▶ [SET TASK]:
Print, without altering anything, the lines from the one that holds "Turn this picture" to the one that holds "# back by CENTRE_Y", inclusive. No other lines belong in the output.

▶ [DATA SHOWN]:
>>>>>
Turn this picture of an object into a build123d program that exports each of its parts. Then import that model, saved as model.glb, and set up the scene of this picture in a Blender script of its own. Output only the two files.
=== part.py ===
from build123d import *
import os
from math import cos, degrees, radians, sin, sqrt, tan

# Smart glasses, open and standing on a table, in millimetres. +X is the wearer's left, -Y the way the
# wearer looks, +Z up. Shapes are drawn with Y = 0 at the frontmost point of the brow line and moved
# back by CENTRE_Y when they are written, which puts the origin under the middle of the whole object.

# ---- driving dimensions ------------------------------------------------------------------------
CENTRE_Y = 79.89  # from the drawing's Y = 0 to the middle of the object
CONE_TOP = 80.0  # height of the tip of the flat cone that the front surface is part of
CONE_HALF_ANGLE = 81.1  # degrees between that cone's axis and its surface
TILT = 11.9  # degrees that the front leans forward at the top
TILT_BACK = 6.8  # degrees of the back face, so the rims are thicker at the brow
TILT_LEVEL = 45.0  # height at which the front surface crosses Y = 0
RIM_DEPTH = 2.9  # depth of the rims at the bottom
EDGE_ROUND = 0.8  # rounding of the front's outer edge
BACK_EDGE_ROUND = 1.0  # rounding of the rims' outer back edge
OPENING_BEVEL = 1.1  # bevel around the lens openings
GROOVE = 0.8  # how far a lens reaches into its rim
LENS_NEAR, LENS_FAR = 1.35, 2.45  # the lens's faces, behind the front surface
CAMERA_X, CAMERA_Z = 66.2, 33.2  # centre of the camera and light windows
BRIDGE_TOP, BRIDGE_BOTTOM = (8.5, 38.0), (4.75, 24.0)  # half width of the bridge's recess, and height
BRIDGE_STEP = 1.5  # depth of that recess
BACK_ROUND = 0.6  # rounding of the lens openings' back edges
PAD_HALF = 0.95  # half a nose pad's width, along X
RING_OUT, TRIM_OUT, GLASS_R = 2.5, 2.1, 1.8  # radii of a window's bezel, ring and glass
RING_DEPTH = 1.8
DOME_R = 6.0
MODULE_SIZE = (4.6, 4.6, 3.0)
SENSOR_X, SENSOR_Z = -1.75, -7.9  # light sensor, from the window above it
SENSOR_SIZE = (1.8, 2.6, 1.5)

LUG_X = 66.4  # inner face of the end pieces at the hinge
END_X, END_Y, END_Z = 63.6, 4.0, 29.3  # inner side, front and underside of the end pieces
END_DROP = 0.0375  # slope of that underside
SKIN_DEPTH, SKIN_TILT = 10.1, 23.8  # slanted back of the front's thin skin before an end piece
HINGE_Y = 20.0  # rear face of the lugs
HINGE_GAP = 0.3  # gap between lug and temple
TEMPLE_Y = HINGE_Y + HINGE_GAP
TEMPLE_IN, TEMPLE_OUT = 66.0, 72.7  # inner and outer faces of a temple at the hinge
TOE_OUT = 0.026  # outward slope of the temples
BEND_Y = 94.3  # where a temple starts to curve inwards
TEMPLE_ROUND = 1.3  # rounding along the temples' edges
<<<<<
>>>>>
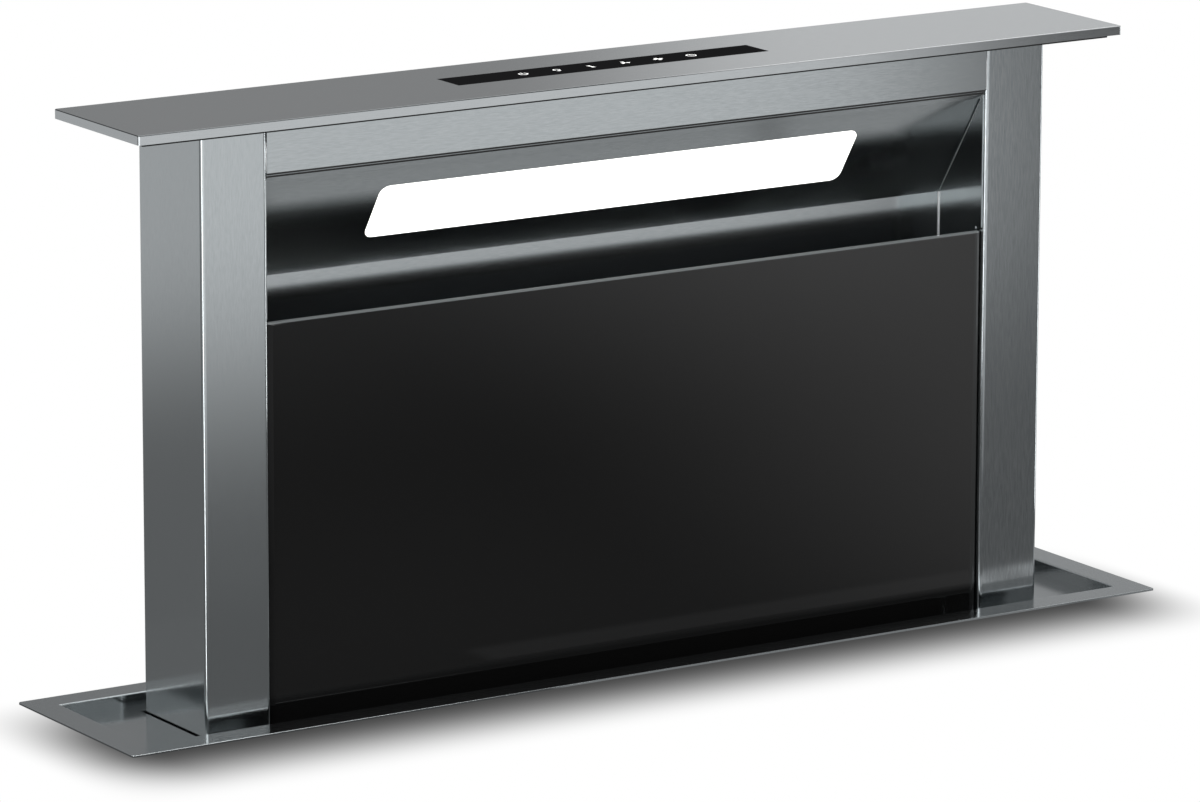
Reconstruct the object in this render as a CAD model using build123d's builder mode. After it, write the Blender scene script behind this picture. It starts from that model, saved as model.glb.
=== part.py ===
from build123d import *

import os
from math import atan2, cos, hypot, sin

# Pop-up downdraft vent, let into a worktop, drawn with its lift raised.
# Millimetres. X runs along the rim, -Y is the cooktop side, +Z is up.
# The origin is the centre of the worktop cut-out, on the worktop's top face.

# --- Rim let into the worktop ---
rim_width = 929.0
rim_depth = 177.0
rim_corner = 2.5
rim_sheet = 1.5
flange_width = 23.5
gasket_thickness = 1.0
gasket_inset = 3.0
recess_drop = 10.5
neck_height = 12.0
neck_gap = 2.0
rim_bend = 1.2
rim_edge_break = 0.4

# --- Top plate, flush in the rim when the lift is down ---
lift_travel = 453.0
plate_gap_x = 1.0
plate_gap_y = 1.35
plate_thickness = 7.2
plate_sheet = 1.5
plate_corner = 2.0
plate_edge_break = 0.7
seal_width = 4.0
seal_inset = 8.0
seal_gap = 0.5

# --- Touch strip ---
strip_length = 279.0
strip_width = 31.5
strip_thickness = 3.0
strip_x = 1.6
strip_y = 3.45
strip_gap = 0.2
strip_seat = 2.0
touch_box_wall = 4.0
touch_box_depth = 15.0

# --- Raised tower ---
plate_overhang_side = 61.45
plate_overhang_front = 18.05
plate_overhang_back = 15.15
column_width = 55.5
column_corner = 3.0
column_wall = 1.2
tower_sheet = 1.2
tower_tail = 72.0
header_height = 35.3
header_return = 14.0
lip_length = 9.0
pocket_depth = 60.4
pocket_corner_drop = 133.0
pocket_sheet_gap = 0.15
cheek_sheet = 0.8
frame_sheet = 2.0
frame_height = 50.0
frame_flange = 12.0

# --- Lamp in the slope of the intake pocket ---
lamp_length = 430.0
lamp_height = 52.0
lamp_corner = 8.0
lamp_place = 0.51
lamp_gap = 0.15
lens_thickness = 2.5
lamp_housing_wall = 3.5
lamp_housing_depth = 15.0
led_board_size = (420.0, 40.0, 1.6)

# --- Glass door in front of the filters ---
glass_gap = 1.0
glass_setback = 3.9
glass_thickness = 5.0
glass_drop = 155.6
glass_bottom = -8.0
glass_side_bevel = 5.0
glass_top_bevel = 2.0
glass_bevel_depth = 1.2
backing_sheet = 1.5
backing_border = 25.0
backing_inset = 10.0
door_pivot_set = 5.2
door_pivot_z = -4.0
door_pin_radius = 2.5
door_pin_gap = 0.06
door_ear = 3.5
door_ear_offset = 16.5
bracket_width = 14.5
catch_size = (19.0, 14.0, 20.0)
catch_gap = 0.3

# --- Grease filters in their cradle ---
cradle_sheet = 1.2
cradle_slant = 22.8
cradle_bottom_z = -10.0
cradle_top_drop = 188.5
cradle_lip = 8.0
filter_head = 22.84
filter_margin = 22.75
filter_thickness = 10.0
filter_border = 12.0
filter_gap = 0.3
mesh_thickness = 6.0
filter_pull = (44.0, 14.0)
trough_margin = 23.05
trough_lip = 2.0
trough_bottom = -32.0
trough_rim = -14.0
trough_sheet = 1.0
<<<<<
>>>>>
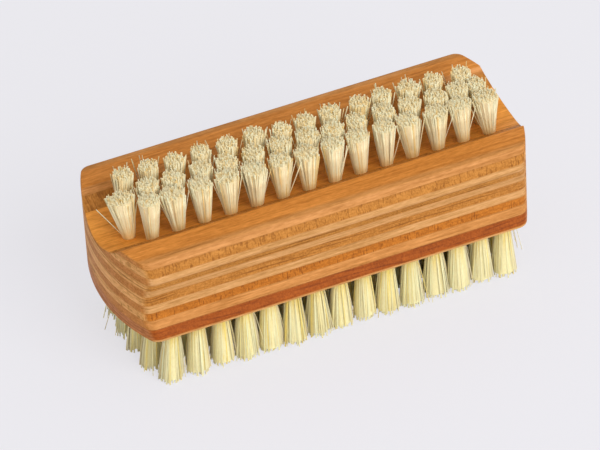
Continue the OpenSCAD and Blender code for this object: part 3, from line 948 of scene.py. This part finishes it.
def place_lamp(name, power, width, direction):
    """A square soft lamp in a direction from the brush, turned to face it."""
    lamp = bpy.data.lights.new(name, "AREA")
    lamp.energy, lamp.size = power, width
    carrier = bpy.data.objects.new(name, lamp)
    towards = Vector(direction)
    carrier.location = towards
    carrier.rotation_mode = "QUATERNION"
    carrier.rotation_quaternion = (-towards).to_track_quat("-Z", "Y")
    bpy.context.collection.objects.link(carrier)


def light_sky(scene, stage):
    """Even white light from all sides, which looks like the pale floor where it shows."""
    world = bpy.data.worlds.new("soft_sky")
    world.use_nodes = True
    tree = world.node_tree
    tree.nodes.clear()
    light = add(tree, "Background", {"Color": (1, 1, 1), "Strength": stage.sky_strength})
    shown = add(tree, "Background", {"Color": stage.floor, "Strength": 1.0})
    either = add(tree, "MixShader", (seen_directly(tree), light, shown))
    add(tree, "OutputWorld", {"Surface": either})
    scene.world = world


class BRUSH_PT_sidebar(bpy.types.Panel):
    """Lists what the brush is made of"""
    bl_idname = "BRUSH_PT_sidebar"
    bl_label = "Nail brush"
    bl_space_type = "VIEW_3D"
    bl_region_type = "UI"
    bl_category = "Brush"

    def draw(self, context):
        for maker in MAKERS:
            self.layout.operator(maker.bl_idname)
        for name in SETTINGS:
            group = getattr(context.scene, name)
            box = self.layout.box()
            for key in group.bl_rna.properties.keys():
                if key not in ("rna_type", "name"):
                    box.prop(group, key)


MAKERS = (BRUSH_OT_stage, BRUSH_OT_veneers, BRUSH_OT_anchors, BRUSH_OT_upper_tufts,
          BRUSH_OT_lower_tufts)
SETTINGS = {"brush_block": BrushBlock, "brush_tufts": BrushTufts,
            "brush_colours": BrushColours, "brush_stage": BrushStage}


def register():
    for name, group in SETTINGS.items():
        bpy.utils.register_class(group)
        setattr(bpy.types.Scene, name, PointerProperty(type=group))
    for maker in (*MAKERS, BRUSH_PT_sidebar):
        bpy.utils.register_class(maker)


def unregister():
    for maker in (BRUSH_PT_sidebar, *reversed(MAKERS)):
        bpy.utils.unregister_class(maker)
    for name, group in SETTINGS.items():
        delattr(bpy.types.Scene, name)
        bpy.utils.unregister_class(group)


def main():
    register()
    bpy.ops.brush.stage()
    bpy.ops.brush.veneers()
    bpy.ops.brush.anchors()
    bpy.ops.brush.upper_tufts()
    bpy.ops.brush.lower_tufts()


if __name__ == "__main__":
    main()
<<<<<
▶ [THE COMPLETED TASK]:
Turn this picture of an object into a build123d program that exports each of its parts. Then import that model, saved as model.glb, and set up the scene of this picture in a Blender script of its own. Output only the two files.
=== part.py ===
from build123d import *
import os
from math import cos, degrees, radians, sin, sqrt, tan

# Smart glasses, open and standing on a table, in millimetres. +X is the wearer's left, -Y the way the
# wearer looks, +Z up. Shapes are drawn with Y = 0 at the frontmost point of the brow line and moved
# back by CENTRE_Y when they are written, which puts the origin under the middle of the whole object.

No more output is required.